#### Directive:
Take the data below and write out exactly the lines from the one with "Keep writing the" through the one with "return one.at_most(two) * (1 / MM)"; omit every other line.

#### Supplied records:

(begin)

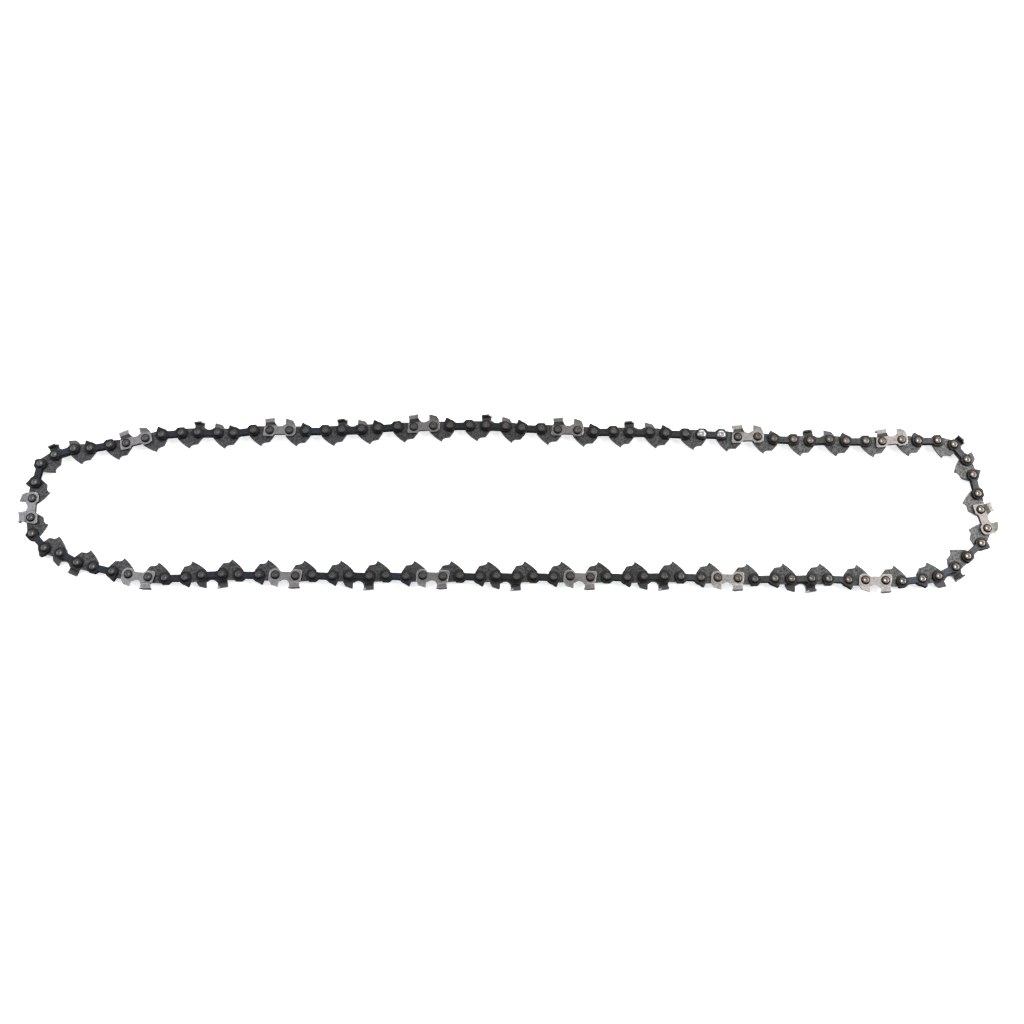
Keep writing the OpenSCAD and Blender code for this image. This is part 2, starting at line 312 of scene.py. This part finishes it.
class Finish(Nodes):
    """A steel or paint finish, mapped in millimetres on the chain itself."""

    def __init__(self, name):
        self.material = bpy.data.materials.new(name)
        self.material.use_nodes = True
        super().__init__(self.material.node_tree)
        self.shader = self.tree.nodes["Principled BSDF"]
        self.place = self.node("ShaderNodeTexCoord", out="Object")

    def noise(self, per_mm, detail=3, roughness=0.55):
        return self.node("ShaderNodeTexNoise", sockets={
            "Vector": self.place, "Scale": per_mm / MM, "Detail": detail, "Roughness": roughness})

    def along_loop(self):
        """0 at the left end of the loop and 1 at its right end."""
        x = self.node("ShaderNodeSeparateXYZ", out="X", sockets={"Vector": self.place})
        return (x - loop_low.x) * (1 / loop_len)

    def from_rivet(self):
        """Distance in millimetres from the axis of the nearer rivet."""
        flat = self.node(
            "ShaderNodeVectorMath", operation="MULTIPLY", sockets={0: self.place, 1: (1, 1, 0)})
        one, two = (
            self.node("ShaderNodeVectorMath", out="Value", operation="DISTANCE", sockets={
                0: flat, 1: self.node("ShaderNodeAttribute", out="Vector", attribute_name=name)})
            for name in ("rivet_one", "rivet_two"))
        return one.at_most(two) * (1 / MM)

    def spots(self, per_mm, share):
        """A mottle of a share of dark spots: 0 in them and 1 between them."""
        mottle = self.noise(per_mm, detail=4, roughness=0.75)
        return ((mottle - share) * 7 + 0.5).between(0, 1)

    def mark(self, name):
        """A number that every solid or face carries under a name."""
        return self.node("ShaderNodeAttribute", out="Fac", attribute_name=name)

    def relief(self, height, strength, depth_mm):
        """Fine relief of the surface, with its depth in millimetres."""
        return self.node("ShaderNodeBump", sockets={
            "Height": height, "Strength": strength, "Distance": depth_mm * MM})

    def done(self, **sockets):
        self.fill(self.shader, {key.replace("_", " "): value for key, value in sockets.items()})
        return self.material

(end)
(begin)

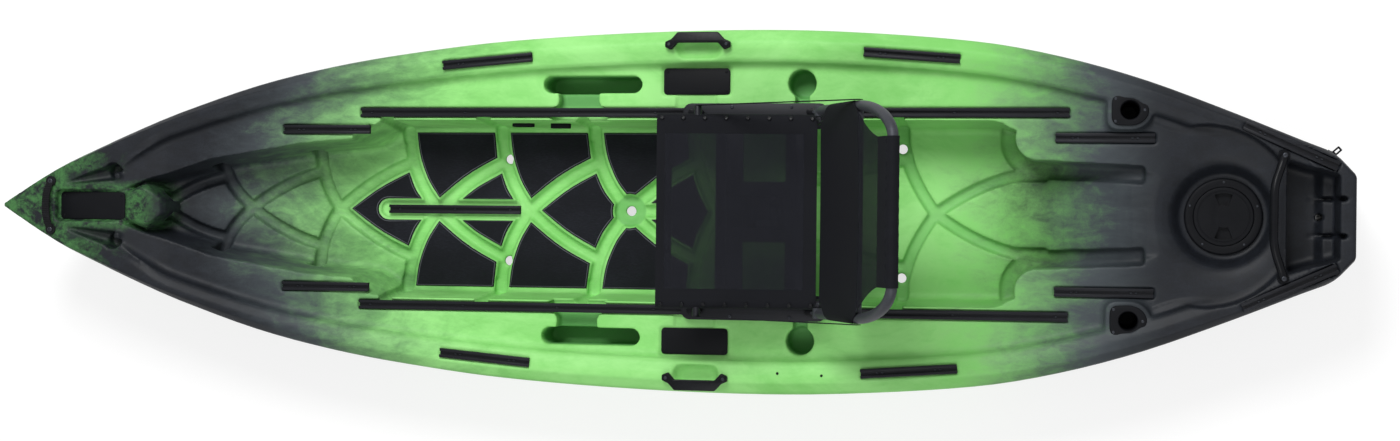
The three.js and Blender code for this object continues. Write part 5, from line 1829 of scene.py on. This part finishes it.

(end)

#### Final answer:
Keep writing the OpenSCAD and Blender code for this image. This is part 2, starting at line 312 of scene.py. This part finishes it.
class Finish(Nodes):
    """A steel or paint finish, mapped in millimetres on the chain itself."""

    def __init__(self, name):
        self.material = bpy.data.materials.new(name)
        self.material.use_nodes = True
        super().__init__(self.material.node_tree)
        self.shader = self.tree.nodes["Principled BSDF"]
        self.place = self.node("ShaderNodeTexCoord", out="Object")

    def noise(self, per_mm, detail=3, roughness=0.55):
        return self.node("ShaderNodeTexNoise", sockets={
            "Vector": self.place, "Scale": per_mm / MM, "Detail": detail, "Roughness": roughness})

    def along_loop(self):
        """0 at the left end of the loop and 1 at its right end."""
        x = self.node("ShaderNodeSeparateXYZ", out="X", sockets={"Vector": self.place})
        return (x - loop_low.x) * (1 / loop_len)

    def from_rivet(self):
        """Distance in millimetres from the axis of the nearer rivet."""
        flat = self.node(
            "ShaderNodeVectorMath", operation="MULTIPLY", sockets={0: self.place, 1: (1, 1, 0)})
        one, two = (
            self.node("ShaderNodeVectorMath", out="Value", operation="DISTANCE", sockets={
                0: flat, 1: self.node("ShaderNodeAttribute", out="Vector", attribute_name=name)})
            for name in ("rivet_one", "rivet_two"))
        return one.at_most(two) * (1 / MM)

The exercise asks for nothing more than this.